Revelation 11 is the witness, the proof, that the Word God speaks, Christ, is fulfilled in human flesh, in this age and on this earth. Revelation 12 is the unveiling of Jesus Christ.

These are two sides of the same thing. Both Revelation 11:3 and Revelation 12: 5 are speaking of the same thing – Christ in us – the normal Christian life in all that God meant it to be.

So what am I saying?

In the culmination of His story, as the final proof that the Word that comes out of His mouth prevails in the place into which it was spoken, God will have a people, you and me, redeemed from sin and rebellion against God, whose hearts are filled with the love of Jesus, who walk upon this earth, in these dying bodies, in just the same way that Jesus walked, revealing all the fullness of God through them upon this earth in all perfection, exactly as Jesus walked.

Christians can disbelieve such a thing all they want, but they cannot prevent it from happening.
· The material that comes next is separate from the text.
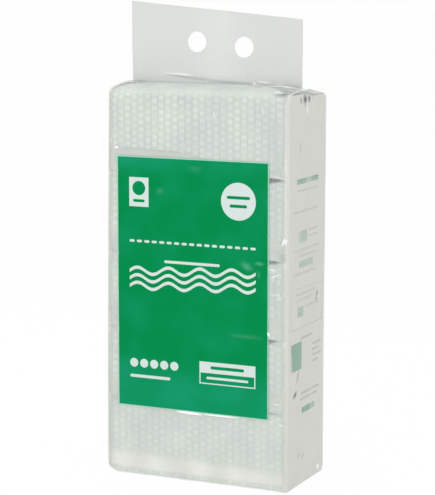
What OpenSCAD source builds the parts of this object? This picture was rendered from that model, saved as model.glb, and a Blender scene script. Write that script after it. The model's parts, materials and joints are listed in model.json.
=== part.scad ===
// Pack of five bundles of folded kitchen paper towels in a clear gusseted film bag with a hanging tab.
// X runs along the front, Y to the back and Z up. The origin is the middle of the base.

/* [Bundles] */
// Width of a bundle, which is the width of its sheets
bundle_w = 200; // [150:1:260]
// Thickness of a bundle's stack of folded sheets, front to back
bundle_d = 98; // [70:1:130]
// Mean height of a bundle, which is the height of a folded panel
bundle_h = 80; // [60:1:110]
// Radius of the fold at a bundle's long edges
fold_r = 2.5; // [1:0.5:4]
// How far back the gaping mouth between two bundles reaches
mouth_depth = 24; // [12:1:34]
// How far the top bundle swells in the middle under the film
swell = 4; // [0:0.5:5]

/* [Bag] */
// Thickness of the film
film_t = 0.5; // [0.3:0.1:0.8]
// Room between the bundles and the film on the front, back and ends
slack = 0.8; // [0.3:0.1:2]
// Gap left where a bundle follows a rounded edge or a tuck of the film
seat = 0.2; // [0.1:0.05:0.4]
// Radius of the bag's upright edges
edge_r = 4; // [2:0.5:7]
// Height of the ridge over the top bundle
ridge_rise = 6; // [5:0.5:12]
// Drop from the ridge to the front shoulder
front_drop = 7.5; // [5:0.5:10]
// Radius of the front shoulder
front_shoulder_r = 4; // [2:0.5:6]
// Height of the rear shoulder under the top bundle's top
rear_fall = 3; // [2:0.5:6]
// Radius of the rear shoulder
rear_shoulder_r = 12; // [8:0.5:16]
// Radius of the bag's bottom edge at the left end
foot_left_r = 12; // [6:0.5:16]
// Radius of the bag's bottom edge at the back
foot_rear_r = 10; // [5:0.5:14]
// Radius of the bag's other end edges
end_r = 2; // [1:0.5:3]

/* [Gusset tucks] */
// How far the side film tucks in under the roof at each end
tuck_depth = 42; // [20:1:60]
// Width of a tuck at its mouth
tuck_w = 84; // [50:1:92]

/* [Hanging tab] */
// Width of the tab
tab_w = 190; // [140:1:196]
// Height of the tab over the ridge, in its middle
tab_h = 74; // [60:1:110]
// Thickness of the tab, which is two films sealed together
tab_t = 1; // [0.6:0.1:1.6]
// Slope of the tab's cut edge, falling to the right
tab_slope = 4.9; // [0:0.1:8]
// Radius of the film's sweep from the roof into the tab
root_r = 4; // [2:0.5:6]
// Radius of the two punched holes
hole_r = 10.5; // [6:0.5:14]
// Distance between the holes' centres, along the sloping edge
hole_pitch = 52.5; // [35:0.5:80]
// Distance of the holes' centres under the tab's cut edge
hole_drop = 34.7; // [20:0.1:45]
// Distance of the pair of holes to the right of the tab's middle
hole_shift = 4.7; // [-15:0.1:15]

/* [Front print] */
// Thickness of the printed fields
ink_t = 0.2; // [0.1:0.05:0.4]
// Plain film to the left of the printed label
label_left = 14; // [8:0.5:30]
// Plain film to the right of the printed label
label_right = 21.5; // [8:0.5:40]
// Height of the label's lower edge
label_foot = 74; // [40:1:100]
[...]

They cannot, with all of their arguments, prove God to be a liar. They cannot stop Him from doing what He says through those who believe.

But look at me; I am nothing more than Daniel Yordy. Many people know me very well, I lived in a glass house – Christian community – for many years. They know my shortcomings and my downfallings.  How is it that I dare to believe that I, also, am part of that fulfillment of the Word God speaks?

I want to be with Him. When He PROVES Himself in the earth, I want, with all of my heart, for Him to prove Himself in me. To be anywhere else, to be found incomplete and wanting, when God shows Himself mighty through His own, this is inconceivable to me; it cannot be looked at. Yet I am weak; I fail so many times. Myself, I can do nothing – except one thing.

I say to Jesus, “I belong to You. Let it be to me according to all that You speak.”

 I declare with all confidence and boasting:

“Christ is my life; I have no other life.”

This I can do; and no one can make me stop.